2017 will be the year, when developers start carrying the Machine Learning banner easing the talent bottleneck for thousands of businesses that cannot compete with the Googles of the world in attracting top research scientists with over a decade of experience in AI/Machine Learning, which doesn’t automagically translate to smart business applications that deliver business value. The developers will start rapidly building and scaling such applications on MLaaS platforms that abstract painful details (e.g., cluster configuration and administration, job queuing, monitoring and distribution etc.) that are better kept underground in the plumbing.
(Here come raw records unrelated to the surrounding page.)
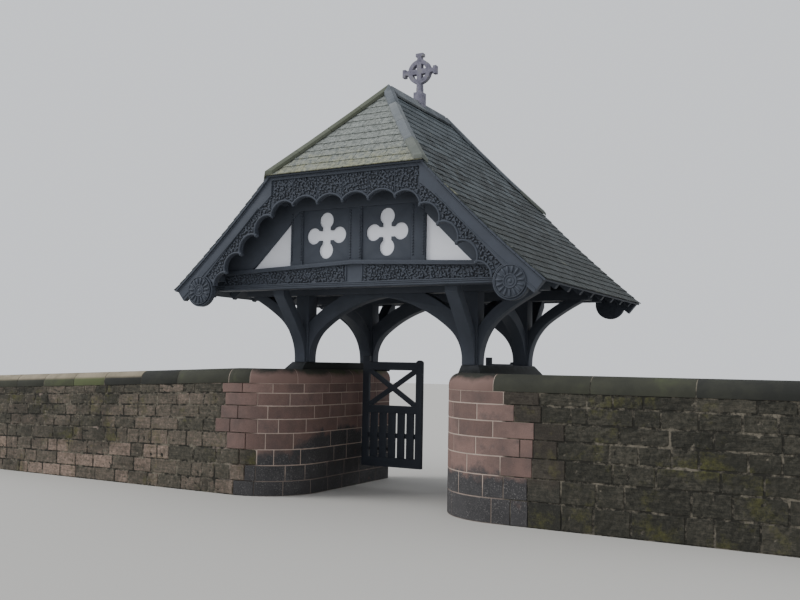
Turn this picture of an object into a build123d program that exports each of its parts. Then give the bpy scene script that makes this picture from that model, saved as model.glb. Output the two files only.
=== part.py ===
# Lychgate: a half-hipped slate roof on four oak posts, braced from sills on sandstone walls,
# with a pair of gates hung between the walls.
# Millimetres. +X along the road to the right, +Y into the churchyard, +Z up.
# The origin is on the ground, in the middle of the passage.
from build123d import *
from math import acos, atan2, cos, degrees, hypot, pi, radians, sin, tan
import os

# Walls
passage_half = 1000
wall_thick = 450
corner_radius = 820
road_face = 1640
wall_end = 6640
passage_wall_back = 1080
coping_height = 190
coping_round = 140
coping_top = 1637
left_coping_fall = 200
joint_gap = 0.5

# Sills and posts
sill_inner = 1140
sill_outer = 1460
sill_weathering = 93
sill_bottom = 1603
sill_height = 130
sill_half_length = 1080
sill_end_splay = 117
post_size = 200
post_x = 1240
post_y = 838

# Cross beams, plates and gable tie beams
beam_bottom = 2625
beam_height = 145
beam_half_length = 2195
beam_width = 190
wall_plate_width = 150
wall_plate_height = 150
eaves_plate_x = 2085
eaves_plate_width = 150
eaves_plate_height = 100
tie_face = 1632
tie_thick = 150
tie_bottom = 2651
tie_top = 2985
tie_camber = 0.042
tie_half_length = 2118
tie_cap_depth = 50
tie_cap_projection = 28
tie_base_depth = 70
tie_base_projection = 20

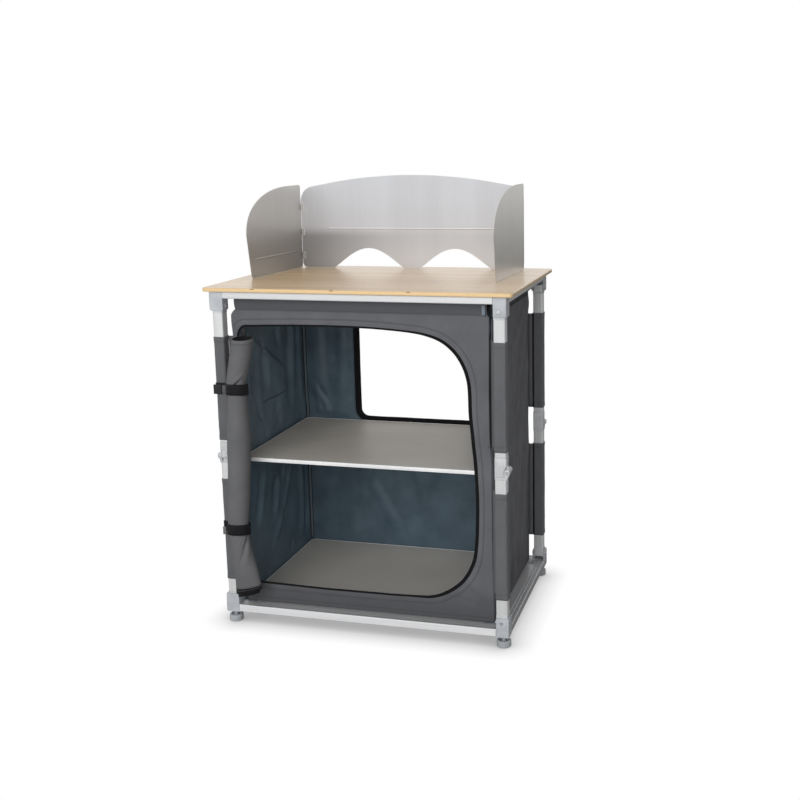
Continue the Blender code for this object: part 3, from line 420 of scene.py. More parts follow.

Developers just need a well-designed and well-documented API instead of knowing what a LR(1) Parser is to compile and execute their Java code or knowing what Information Gain or the Wilson Score are to be able to solve a predictive use case based on a decision tree.
We are still in the early innings of “The Age of Analytics”, so there is much more to feel excited about vs. dwelling on bruises from past false starts. Here’s to keeping calm and carrying on with this exciting endeavor that will take business as we know it through a storm by perfecting the alchemy between mathematics, software and management best practices. Happy 2017 to you all!
1: The A16Z presenter seems to think every self-driving car has to learn what a stop sign is by itself, thus reinventing the wheel many times over instead of relying on tons of historical sensor data from an entire fleet of such vehicles. In reality, few Machine Learning use cases require a continuously trained algorithm e.g., handwriting recognition.